**Recorded information**:
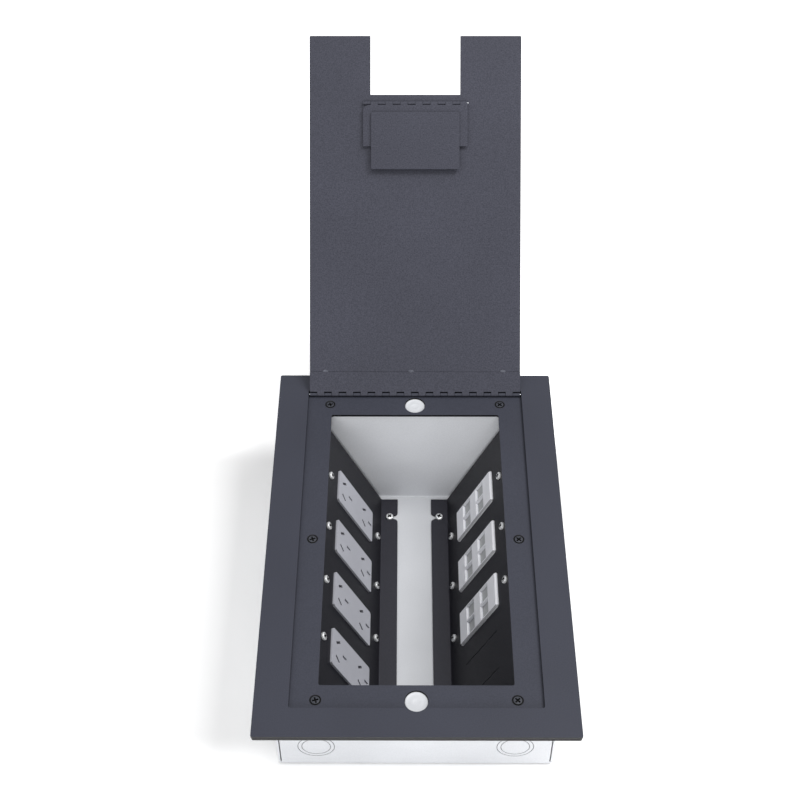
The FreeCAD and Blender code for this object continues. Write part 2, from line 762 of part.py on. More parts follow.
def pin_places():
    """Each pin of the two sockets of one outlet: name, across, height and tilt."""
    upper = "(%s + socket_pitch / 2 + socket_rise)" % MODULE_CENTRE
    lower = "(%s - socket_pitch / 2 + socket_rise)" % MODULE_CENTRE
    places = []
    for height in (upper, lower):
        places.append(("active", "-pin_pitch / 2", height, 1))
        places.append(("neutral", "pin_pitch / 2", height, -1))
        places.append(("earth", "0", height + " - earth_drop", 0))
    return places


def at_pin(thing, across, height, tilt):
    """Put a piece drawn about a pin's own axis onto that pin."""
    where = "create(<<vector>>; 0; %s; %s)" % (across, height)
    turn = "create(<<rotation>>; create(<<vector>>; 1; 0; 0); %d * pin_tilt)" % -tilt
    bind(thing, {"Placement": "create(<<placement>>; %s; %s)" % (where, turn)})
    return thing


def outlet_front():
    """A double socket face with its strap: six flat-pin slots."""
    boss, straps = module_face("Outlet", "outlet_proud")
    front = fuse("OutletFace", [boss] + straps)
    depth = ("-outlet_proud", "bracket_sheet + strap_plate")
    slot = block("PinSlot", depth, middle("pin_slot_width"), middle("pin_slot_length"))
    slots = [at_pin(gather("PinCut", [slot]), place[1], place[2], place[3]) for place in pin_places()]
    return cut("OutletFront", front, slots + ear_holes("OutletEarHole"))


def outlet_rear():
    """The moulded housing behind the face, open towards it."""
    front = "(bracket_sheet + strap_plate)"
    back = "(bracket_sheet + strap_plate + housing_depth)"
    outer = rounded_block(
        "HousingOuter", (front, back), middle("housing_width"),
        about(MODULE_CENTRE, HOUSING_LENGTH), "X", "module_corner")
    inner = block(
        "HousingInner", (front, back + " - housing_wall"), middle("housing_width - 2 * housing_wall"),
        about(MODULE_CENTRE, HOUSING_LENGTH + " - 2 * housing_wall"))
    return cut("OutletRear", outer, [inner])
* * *
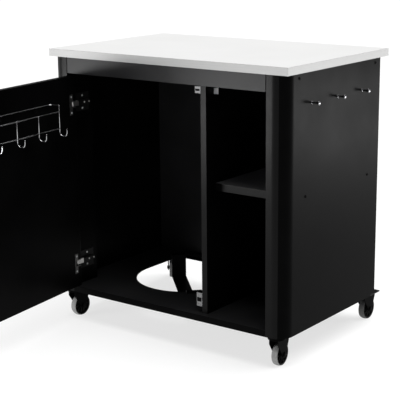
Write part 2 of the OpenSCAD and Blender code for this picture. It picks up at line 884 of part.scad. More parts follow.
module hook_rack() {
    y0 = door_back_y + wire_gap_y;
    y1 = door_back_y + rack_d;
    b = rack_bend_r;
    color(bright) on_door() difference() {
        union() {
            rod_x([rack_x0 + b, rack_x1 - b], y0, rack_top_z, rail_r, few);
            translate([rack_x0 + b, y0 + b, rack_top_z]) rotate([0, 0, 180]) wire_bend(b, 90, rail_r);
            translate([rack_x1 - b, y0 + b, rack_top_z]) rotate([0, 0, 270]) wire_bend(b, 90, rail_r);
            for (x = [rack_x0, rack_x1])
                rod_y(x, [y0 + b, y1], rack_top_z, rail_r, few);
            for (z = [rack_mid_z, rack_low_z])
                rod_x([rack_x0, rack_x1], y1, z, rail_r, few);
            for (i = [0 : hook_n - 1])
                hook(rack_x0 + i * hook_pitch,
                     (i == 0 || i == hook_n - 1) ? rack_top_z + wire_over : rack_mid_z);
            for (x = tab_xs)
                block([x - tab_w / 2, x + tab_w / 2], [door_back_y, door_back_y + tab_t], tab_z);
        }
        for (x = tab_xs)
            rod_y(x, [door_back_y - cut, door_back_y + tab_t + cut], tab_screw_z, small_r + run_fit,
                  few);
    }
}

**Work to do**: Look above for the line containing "The FreeCAD and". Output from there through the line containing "return thing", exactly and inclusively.

**Written answer**:
The FreeCAD and Blender code for this object continues. Write part 2, from line 762 of part.py on. More parts follow.
def pin_places():
    """Each pin of the two sockets of one outlet: name, across, height and tilt."""
    upper = "(%s + socket_pitch / 2 + socket_rise)" % MODULE_CENTRE
    lower = "(%s - socket_pitch / 2 + socket_rise)" % MODULE_CENTRE
    places = []
    for height in (upper, lower):
        places.append(("active", "-pin_pitch / 2", height, 1))
        places.append(("neutral", "pin_pitch / 2", height, -1))
        places.append(("earth", "0", height + " - earth_drop", 0))
    return places


def at_pin(thing, across, height, tilt):
    """Put a piece drawn about a pin's own axis onto that pin."""
    where = "create(<<vector>>; 0; %s; %s)" % (across, height)
    turn = "create(<<rotation>>; create(<<vector>>; 1; 0; 0); %d * pin_tilt)" % -tilt
    bind(thing, {"Placement": "create(<<placement>>; %s; %s)" % (where, turn)})
    return thing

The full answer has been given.